Try one or more of these 10 ways to stimulate your brain by mixing things up a bit:

  • Attend an exercise class or go to a class with a different instructor
  • Make a new recipe or eat at a new restaurant
  • Find a new driving route to work or school OR you could bike, run or take the bus
  • Move the artwork or furniture around in your house or office
  • Switch perfume, shampoo or other topical products (your skin & hair benefit from change too)
  • Sit in a new chair at your desk (one that feels good), maybe sit on an exercise ball for 15 minutes a day
  • Hike a new trail, bike, ride or run/walk a different route
  • Take a trip to a new destination
  • Buy a new card game or board game (and play it)
  • Shop at a different grocery store (this one always throws me for a loop)

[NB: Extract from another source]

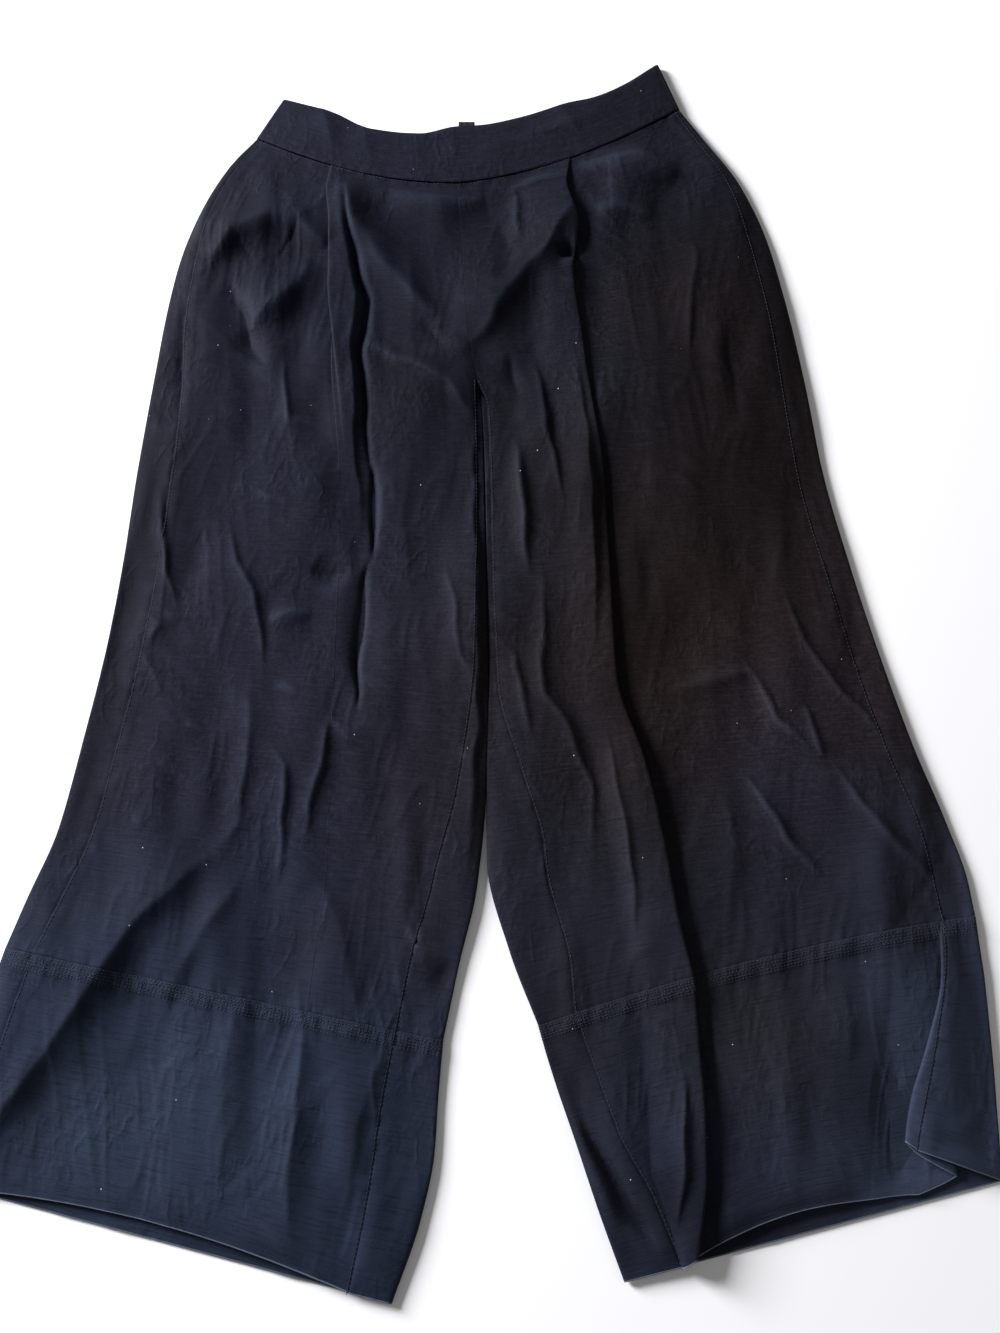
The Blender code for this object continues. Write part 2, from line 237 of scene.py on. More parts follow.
NICK = (0.9, 1.6, 3.4, 1)        # the smallest puckers are alike but for their paths
RIGHT_CREASES = creases((
    # the pleat's slack: bulge beside it, its deep line, and the drag towards the crotch
    (((-222, 290), (-203, 318), (-172, 333), (-146, 329), (-122, 300)), 12.0, 15, 20, 1.7),
    (((-203, 271), (-191, 246), (-185, 218), (-169, 197)), -3.0, 7, 7, 1.2),
    (((-190, 228), (-168, 250), (-148, 272), (-138, 296)), 6.0, 14, 16, 1.7),
    (((-113, 366), (-99, 287), (-91, 258), (-93, 214), (-88, 149), (-80, 100)), -5.0, 1.4, 3, 1.0),
    (((-80, 112), (-79, 60), (-79, 32)), -5.0, 1.6, 3, 1.0),
    (((-80, 28), (-86, 0), (-89, -42), (-86, -89)), -4.5, 1.6, 3, 1.0),
    (((-118, 360), (-106, 300), (-100, 262), (-101, 214), (-97, 150), (-90, 60)), 2.4, 9, 4.2, 1.3),
    (((-116, 376), (-102, 330), (-82, 300), (-58, 270), (-30, 238)), 9.0, 9, 26, 1.6),
    (((-76, 362), (-28, 350), (12, 352)), 7.0, 10, 30, 1.6),
    (((-89, 219), (-64, 201), (-52, 199), (-22, 181), (0, 149)), 2.6, 7, 3.6, 1),
    (((-45, 239), (-24, 212)), -1.4, 4, 4, 1.3),
    (((-155, 200), (-149, 149), (-119, 140)), 1.8, 3, 4.2, 1.1),
    (((-240, 250), (-241, 200), (-237, 150)), -1.0, 3, 4, 1.2),
    (((-263, 154), (-237, 147)), -1.2, 3, 4, 1.2),
    # thigh
    (((-173, 84), (-155, 79), (-140, 77)), *NICK),
    (((-249, 90), (-242, 40), (-228, -8)), 2.0, 2.4, 3.4, 1.0),
    (((-192, 58), (-184, 25), (-170, 3), (-167, -14), (-157, -59)), 2.0, 4, 3.4, 1),
    (((-237, -12), (-222, -22)), *NICK),
    (((-250, -16), (-238, -24), (-244, -40)), *NICK),
    (((-251, -46), (-230, -80)), *NICK),
    (((-20, 25), (-7, -51), (3, -76)), 1.6, 2.4, 3.6, 1.0),
    (((-50, 120), (-56, 60), (-48, 0)), 0.9, 9, 6, 1.4),
    (((0, 170), (1, 100), (3, 15), (5, -60), (3, -140), (-3, -215)), 3.2, 9, 3.6, 1.0),
    (((-127, 22), (-110, 17), (-93, 22)), -3.0, 9, 9, 1.6),
    (((-158, -20), (-141, -16), (-123, -15)), 2.0, 4, 12, 1.4),
    # knee
    (((-148, -70), (-130, -80)), *NICK),
    (((-215, -99), (-198, -105)), *NICK),
    (((-249, -170), (-238, -179)), *NICK),
    (((-108, -97), (-112, -134), (-119, -160), (-120, -190)), 2.2, 4, 3.2, 0.9),
    (((-108, -97), (-85, -119)), 1.8, 2.4, 4, 0.9),
    (((-149, -119), (-138, -134), (-136, -184), (-140, -216)), 2.4, 4, 3.2, 0.9),
    (((-7, -120), (2, -136)), *NICK),
    # the long fold from the knee to the outer hem corner
    (((-165, -70), (-166, -135), (-171, -176), (-182, -200)), 2.2, 9, 7, 1.3),
    (((-186, -196), (-230, -237), (-257, -273), (-293, -334), (-334, -388)), 6.0, 24, 14, 1.2),
    (((-165, -215), (-196, -262), (-215, -300)), 2.4, 12, 12, 1.6),
    (((-110, -215), (-90, -260), (-80, -310)), 2.2, 14, 12, 1.7),
    (((-25, -277), (-9, -295)), -2.2, 4, 5, 1.2),
    (((-45, -250), (-30, -268), (-14, -276)), 2.2, 3, 3, 1.1),
    # band
    (((-121, -286), (-118, -320), (-119, -370), (-123, -418), (-120, -450)), 2.8, 5, 12, 1.1),
    (((-160, -300), (-172, -350), (-166, -420)), 2.0, 16, 16, 1.8),
    (((-60, -330), (-78, -380), (-82, -440)), 1.8, 12, 10, 1.6),
    (((-230, -300), (-240, -350)), 1.2, 12, 14, 1.8),
    (((-300, -330), (-318, -372), (-330, -410)), 1.6, 8, 12, 1.5),
))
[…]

Remember that a little cognitive discomfort can be a good thing. My Mom mentioned that she must be a “lost cause” after having a very hard time brushing her teeth with her non-dominant hand. She had not tried it again. I realized that I needed to explain that new tasks will get easier each time you do them. Don’t give up when you run into challenges! It means that you are stimulating your brain and building new neural connections. The more you practice a new skill or task, the easier it will become. Shifts and changes in our routines are good for all of us.

Bottom-line: Keep Your Brain Fit, Focused & Fabulous by re-evaluating your routines and doing something new!